Work to do:
Of the material below, the lines to be retyped are those from the line containing "hide_parts(node)" through the line containing "return material, tree, shader", inclusive; reproduce them exactly.

Source excerpt:
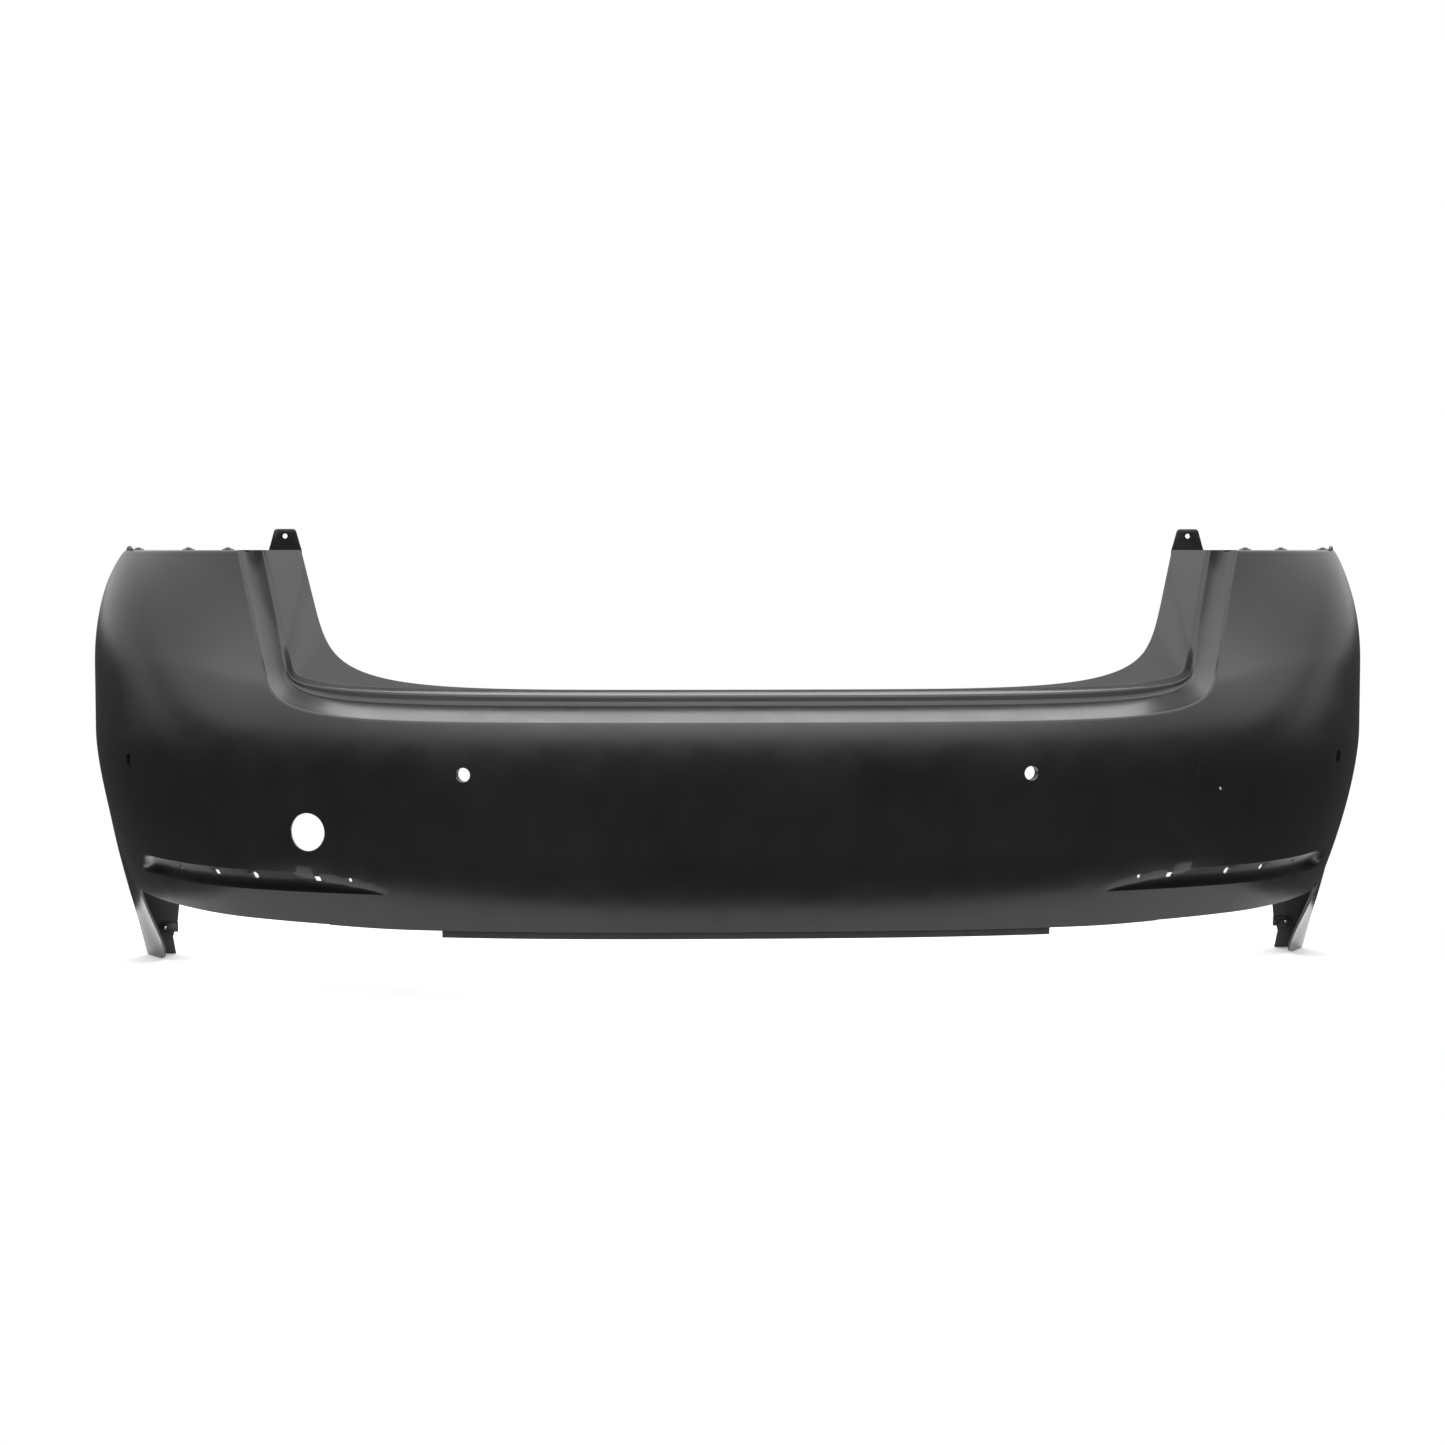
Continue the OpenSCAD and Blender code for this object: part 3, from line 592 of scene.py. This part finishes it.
# Profiles of the rivet and its pin as [radius, z] points, each from its own seat
RIVET_HEAD = [(2.2, 0.1), (7.4, 0.1), (7.9, 0.4), (8.0, 0.8), (7.6, 1.3), (6.6, 1.6), (5.4, 1.6), (4.9, 1.0),
              (2.2, 1.0)]
RIVET_NECK = [(2.2, 0.3), (2.2, -8.0), (3.7, -8.0), (3.8, -7.0), (3.8, 0.3)]
RIVET_LEG = [(2.2, -7.8), (2.2, -15.4), (2.6, -15.9), (3.1, -15.9), (4.3, -11.0), (3.8, -9.4), (3.7, -7.8)]
PIN = [(0.0, 0.0), (4.2, 0.0), (4.5, 0.3), (4.4, 0.8), (3.6, 1.25), (2.2, 1.4), (0.0, 1.4)]
PIN_SHANK = [(0.0, 0.2), (0.0, -16.0), (1.3, -16.0), (1.9, -15.0), (2.0, -14.0), (2.0, 0.2)]
# Height of the pin's seat over the rivet's, half the gap between two legs in degrees, and the raised cross
PIN_SEAT, LEG_GAP_A = 1.9, 8
CROSS_Z, CROSS_LENGTH, CROSS_W, CROSS_H = 1.35, 5.0, 0.9, 0.5


def rivet_seat(row, side_name):
    """The place on the top flange where a rivet of the CAD model sits."""
    low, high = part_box(f"rivet_{row}_{side_name}")
    middle = (low + high) / 2
    return Matrix.Translation((middle.x, middle.y, TOP_Z * MM))


def rivet_mesh(seat):
    bm = bmesh.new()
    add_lathe(bm, RIVET_HEAD)
    add_lathe(bm, RIVET_NECK)
    for start in range(0, 360, 90):
        add_lathe(bm, RIVET_LEG, 10, start + LEG_GAP_A, start + 90 - LEG_GAP_A)
    bm.transform(seat)
    return bm


def pin_mesh(seat):
    bm = bmesh.new()
    add_lathe(bm, PIN)
    add_lathe(bm, PIN_SHANK)
    for turn in (0, math.pi / 2):
        bar = Matrix.Rotation(turn, 4, "Z") @ Matrix.Translation((0, 0, CROSS_Z * MM))
        add_slot(bm, bar, CROSS_LENGTH, CROSS_H, CROSS_W)
    bm.transform(seat @ Matrix.Translation((0, 0, PIN_SEAT * MM)))
    return bm


def fasteners():
    """Push rivets with slotted legs and dished heads, and the domed pins that slide in them."""
    for name, _side in SIDES:
        for row in RIVET_ROWS:
            seat = rivet_seat(row, name)
            rivet = new_object(f"rivet_{row}_{name}_moulded", rivet_mesh(seat))
            finish_fastener(rivet, "cover", f"rivet_{row}_{name}")
            pin = new_object(f"pin_{row}_{name}_moulded", pin_mesh(seat))
            finish_fastener(pin, f"pin_{row}_{name}", f"pin_{row}_{name}")


def finish_fastener(piece, body, node):
    """Cleans a fastener's mesh, gives it its finish and ties it to its body and CAD node."""
    bm = bmesh.new()
    bm.from_mesh(piece.data)
    bmesh.ops.remove_doubles(bm, verts=bm.verts, dist=0.001 * MM)
    bmesh.ops.recalc_face_normals(bm, faces=bm.faces)
    bm.to_mesh(piece.data)
    bm.free()
    piece.data.materials.append(MATERIALS["rivet"])
    shade(piece)
    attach(piece, body)
    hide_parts(node)


# ---- materials

def node_tree(name):
    """A new material, its tree and its shader."""
    material = bpy.data.materials.new(name)
    material.use_nodes = True
    tree = material.node_tree
    shader = tree.nodes["Principled BSDF"]
    return material, tree, shader


def noise(tree, scale, detail=3.0, stretch=(1, 1, 1)):
    """A noise pattern in metres over the piece, as a value near 0.5."""
    coords = tree.nodes.new("ShaderNodeTexCoord")
    mapping = tree.nodes.new("ShaderNodeMapping")
    mapping.inputs["Scale"].default_value = stretch
    pattern = tree.nodes.new("ShaderNodeTexNoise")
    pattern.inputs["Scale"].default_value = scale
    pattern.inputs["Detail"].default_value = detail
    tree.links.new(coords.outputs["Object"], mapping.inputs["Vector"])
    tree.links.new(mapping.outputs["Vector"], pattern.inputs["Vector"])
    return pattern.outputs["Fac"]


def ramp(tree, value, low, high, start=0.35, end=0.65):
    """The value spread over two colours or two numbers."""
    scale = tree.nodes.new("ShaderNodeMapRange")
    scale.inputs["From Min"].default_value = start
    scale.inputs["From Max"].default_value = end
    tree.links.new(value, scale.inputs["Value"])
    if not isinstance(low, tuple):
        scale.inputs["To Min"].default_value = low
        scale.inputs["To Max"].default_value = high
        return scale.outputs["Result"]
    return blended(tree, scale.outputs["Result"], (*low, 1.0), (*high, 1.0))


def blended(tree, factor, first, second):
    """A mix of two colours, each a colour or a socket."""
    step = tree.nodes.new("ShaderNodeMix")
    step.data_type = "RGBA"
    tree.links.new(factor, step.inputs["Factor"])
    sockets = [i for i in step.inputs if i.type == "RGBA"]
    for socket, value in zip(sockets, (first, second)):
        if isinstance(value, tuple):
            socket.default_value = value
        else:
            tree.links.new(value, socket)
    return next(o for o in step.outputs if o.type == "RGBA")


def bump(tree, shader, heights):
    """Chains bumps onto a shader: each is a pattern and its height in metres."""
    normal = None
    for value, height in heights:
        step = tree.nodes.new("ShaderNodeBump")
        step.inputs["Strength"].default_value = 1.0
        step.inputs["Distance"].default_value = height
        tree.links.new(value, step.inputs["Height"])
        if normal is not None:
            tree.links.new(normal, step.inputs["Normal"])
        normal = step.outputs["Normal"]
    tree.links.new(normal, shader.inputs["Normal"])


def primer_material():
    """Satin dark grey primer: faint clouds of sprayed paint, orange peel, and dry overspray."""
    material, tree, shader = node_tree("primer_satin")
    clouds = noise(tree, 5.0, 4.0)
    peel = noise(tree, 420.0, 2.0)
    dust = noise(tree, 2600.0, 1.0)
    tree.links.new(ramp(tree, clouds, (0.0080, 0.0080, 0.0083), (0.0110, 0.0110, 0.0113)),
                   shader.inputs["Base Color"])
    tree.links.new(ramp(tree, noise(tree, 22.0, 5.0), 0.21, 0.27), shader.inputs["Roughness"])
    shader.inputs["IOR"].default_value = 1.5
    bump(tree, shader, [(peel, 0.000012), (dust, 0.000003)])
    return material


def raw_material():
    """Unpainted polypropylene on the inner side: fine grain with pale flow marks."""
    material, tree, shader = node_tree("raw_polypropylene")
    flow = noise(tree, 9.0, 5.0, (1, 1, 0.3))
    tree.links.new(ramp(tree, flow, (0.022, 0.022, 0.023), (0.034, 0.034, 0.035)),
                   shader.inputs["Base Color"])
    tree.links.new(ramp(tree, noise(tree, 60.0), 0.42, 0.58), shader.inputs["Roughness"])
    bump(tree, shader, [(noise(tree, 900.0, 4.0), 0.00004)])
    return material


def black_material():
    """Glass-filled black plastic: coarse spark-eroded grain with scuffed patches."""
    material, tree, shader = node_tree("black_grained_plastic")
    tree.links.new(ramp(tree, noise(tree, 35.0, 6.0), (0.006, 0.006, 0.006), (0.012, 0.012, 0.012)),
                   shader.inputs["Base Color"])
    tree.links.new(ramp(tree, noise(tree, 80.0, 4.0), 0.45, 0.65), shader.inputs["Roughness"])
    bump(tree, shader, [(noise(tree, 1400.0, 3.0), 0.00006)])
    return material


def rivet_material():
    """Smooth black nylon with a slight mottle."""
    material, tree, shader = node_tree("rivet_nylon")
    tree.links.new(ramp(tree, noise(tree, 300.0, 4.0), (0.014, 0.014, 0.015), (0.024, 0.024, 0.025)),
                   shader.inputs["Base Color"])
    tree.links.new(ramp(tree, noise(tree, 500.0), 0.30, 0.42), shader.inputs["Roughness"])
    bump(tree, shader, [(noise(tree, 1800.0), 0.00002)])
    return material


def steel_material():
    """Phosphated spring steel: rolled grain, darker where the coating is thicker."""
    material, tree, shader = node_tree("spring_steel")
    tree.links.new(ramp(tree, noise(tree, 160.0, 6.0), (0.03, 0.03, 0.032), (0.10, 0.10, 0.105)),
                   shader.inputs["Base Color"])
    tree.links.new(ramp(tree, noise(tree, 300.0, 4.0), 0.28, 0.5), shader.inputs["Roughness"])
    shader.inputs["Metallic"].default_value = 1.0
    bump(tree, shader, [(noise(tree, 700.0, 3.0, (1, 12, 12)), 0.00002)])
    return material


MATERIALS = {"primer": primer_material(), "raw": raw_material(), "black": black_material(),
             "rivet": rivet_material(), "steel": steel_material()}
# The record's material slots and the finish of each
SLOT_MATERIALS = {"black_plastic": "black", "rivet_plastic": "rivet", "spring_steel": "steel",
                  "primer_skin": "primer"}


def carried_nodes():
    """Gives every CAD node the finish of its slot. The nodes that nothing replaces are seen like this."""
    for part in frame["record"]["subparts"]:
        node = frame["nodes"][part["node"]]
        node.data.materials.clear()
        node.data.materials.append(MATERIALS[SLOT_MATERIALS[part["material_slot"]]])


# ---- floor, light and camera

# The floor's near and far edges and its half width, and how far it lies under the lowest point, in metres
FLOOR_NEAR, FLOOR_FAR, FLOOR_HALF, FLOOR_GAP = -0.52, 0.9, 1.0, 0.0005
WHITE = (1.0, 1.0, 1.0, 1.0)


def floor():
    """A plain pale floor, with the faintest unevenness, level with the cover's lowest points."""
    bm = bmesh.new()
    bmesh.ops.create_grid(bm, x_segments=8, y_segments=8, size=1.0)
    size = Matrix.Diagonal((FLOOR_HALF, (FLOOR_FAR - FLOOR_NEAR) / 2, 1, 1))
    bm.transform(Matrix.Translation((0, (FLOOR_NEAR + FLOOR_FAR) / 2, cad_box[0].z - FLOOR_GAP)) @ size)
    made = new_object("floor", bm)
    material, tree, shader = node_tree("floor_pale")
    tree.links.new(ramp(tree, noise(tree, 3.0), (0.72, 0.72, 0.72), (0.76, 0.76, 0.76)),
                   shader.inputs["Base Color"])
    shader.inputs["Roughness"].default_value = 0.9
    shader.inputs["Specular IOR Level"].default_value = 0.1
    made.data.materials.append(material)


# Brightness of the room as (sine of the elevation, level): in front of the face, to its sides, and behind it
FRONT_ROOM = ((0.0, 0.03), (0.19, 0.05), (0.206, 0.5), (0.24, 1.4), (0.31, 3.8), (0.60, 3.4), (1.0, 2.6))
SIDE_ROOM = ((0.0, 0.03), (0.18, 0.05), (0.22, 1.4), (0.36, 1.5), (0.50, 2.0), (0.62, 2.8), (0.74, 2.0),
             (1.0, 1.2))
BACK_ROOM = ((0.0, 0.06), (0.01, 0.08), (0.05, 0.8), (0.26, 1.0), (0.55, 2.4), (1.0, 2.6))
# Where one part of the room turns into the next, by how far a direction points across and towards the back
BESIDE_FROM, BESIDE_TO = 0.25, 0.75
BEHIND_FROM, BEHIND_TO = -0.1, 0.2


def elevation_ramp(tree, up, stops):
    """A colour ramp over the elevation through the given stops."""
    levels = tree.nodes.new("ShaderNodeValToRGB")
    points = levels.color_ramp.elements
    for position, level in stops[1:-1]:
        points.new(position).color = (level, level, level, 1)
    for point, (position, level) in zip((points[0], points[-1]), (stops[0], stops[-1])):
        point.color = (level, level, level, 1)
    tree.links.new(up, levels.inputs[0])
    return levels.outputs["Color"]


def studio_light():
    """A room with a bright ceiling, dark near the horizon except at the back. The camera sees it as white."""
    world = bpy.data.worlds.new("studio")
    bpy.context.scene.world = world
    world.use_nodes = True
    tree = world.node_tree
    tree.nodes.clear()
    coords = tree.nodes.new("ShaderNodeTexCoord")
    parts = tree.nodes.new("ShaderNodeSeparateXYZ")
    tree.links.new(coords.outputs["Generated"], parts.inputs[0])
    up, towards = parts.outputs["Z"], parts.outputs["Y"]
    across = tree.nodes.new("ShaderNodeMath")
    across.operation = "ABSOLUTE"
    tree.links.new(parts.outputs["X"], across.inputs[0])
    beside = ramp(tree, across.outputs[0], 0.0, 1.0, BESIDE_FROM, BESIDE_TO)
    behind = ramp(tree, towards, 0.0, 1.0, BEHIND_FROM, BEHIND_TO)
    front, side, back = (elevation_ramp(tree, up, stops) for stops in (FRONT_ROOM, SIDE_ROOM, BACK_ROOM))
    room = blended(tree, behind, blended(tree, beside, front, side), back)
    seen = tree.nodes.new("ShaderNodeLightPath")
    background = tree.nodes.new("ShaderNodeBackground")
    tree.links.new(blended(tree, seen.outputs["Is Camera Ray"], room, WHITE), background.inputs["Color"])
    output = tree.nodes.new("ShaderNodeOutputWorld")
    tree.links.new(background.outputs[0], output.inputs[0])


# In metres, with the turn about Z and the tilt from straight down
CAMERA_PLACE = (-0.164, -3.625, 0.582)
CAMERA_TURN, CAMERA_TILT = math.radians(-2.27), math.radians(90 - 3.688)
SENSOR_W, FOCAL_LENGTH, CLIP_END = 36.0, 66.67, 200.0


def camera():
    """The photo's view: straight at the face from a little above."""
    lens = bpy.data.cameras.new("camera")
    lens.sensor_width = SENSOR_W
    lens.lens = FOCAL_LENGTH
    lens.clip_end = CLIP_END
    eye = bpy.data.objects.new("camera", lens)
    eye.location = CAMERA_PLACE
    eye.rotation_euler = (CAMERA_TILT, 0, CAMERA_TURN)
    bpy.context.scene.collection.objects.link(eye)
    bpy.context.scene.camera = eye
    bpy.context.scene.view_settings.view_transform = "Standard"


camera()
cover_skin()
fasteners()
carried_nodes()
floor()
studio_light()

Right answer:
    hide_parts(node)


# ---- materials

def node_tree(name):
    """A new material, its tree and its shader."""
    material = bpy.data.materials.new(name)
    material.use_nodes = True
    tree = material.node_tree
    shader = tree.nodes["Principled BSDF"]
    return material, tree, shader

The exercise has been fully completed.